Pirate Clash
- Board's Eye View
- 8 hours ago
- 2 min read
Designed by Oscar Romero, with art by Alex Santalo, Pirate Clash is a lively speed matching game for children. It's essentially a variant on the traditional card game Snap! and it takes 2-5 players.
There are three types of treasure cards, showing gold, jewels or a sword. For each game you lay out one fewer card of each type than there are players; so in a four-player game you lay out three copies of each of the three treasure types. The shuffled deck of 69 cards is dealt out face down to all players so that each has an equal pile of cards. Players then take turns to flip a card from their pile.

As soon as a card is revealed that shows a pirate looking for a loot type on the table (the burly pirate with an empty treasure chest, the cabin boy with a wooden sword or the pirate captain coveting jewels) players must rush to be the first to grab the loot and add it to their stash. Some cards tho' will show the cabin boy, burly pirate or captain already clutching their treasures. Other cards have a parrot concealed in the picture. In either of these situations, players should not be making a grab for loot... If you grab for the loot by mistake, you forfeit one of the cards you've previously won.
This all makes for a fun set collection game where the winner is the first to collect a set of all three treasure cards. If players are all similarly quick- or slow-witted, it's a game that will swing back and forth because when all of a particular treasure type have been claimed you'll be stealing treasure cards from each other.

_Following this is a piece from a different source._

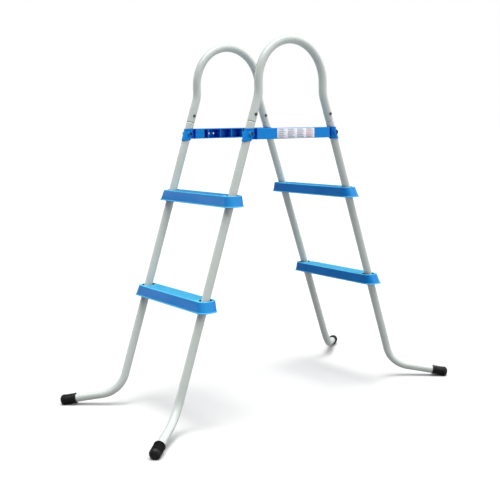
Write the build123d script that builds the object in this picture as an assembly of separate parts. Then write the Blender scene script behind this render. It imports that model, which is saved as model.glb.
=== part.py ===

The problem with most speed matching card games is that the act of grabbing isn't usually very kind to the cards: they soon get bent or torn. Publishers Magicbox have neatly gotten around this problem by including in the box a foam rubber treasure chest. It's this rather than the cards themselves that the players have to grab, so even the most exuberant children should be able to play Pirate Clash without risk to the components.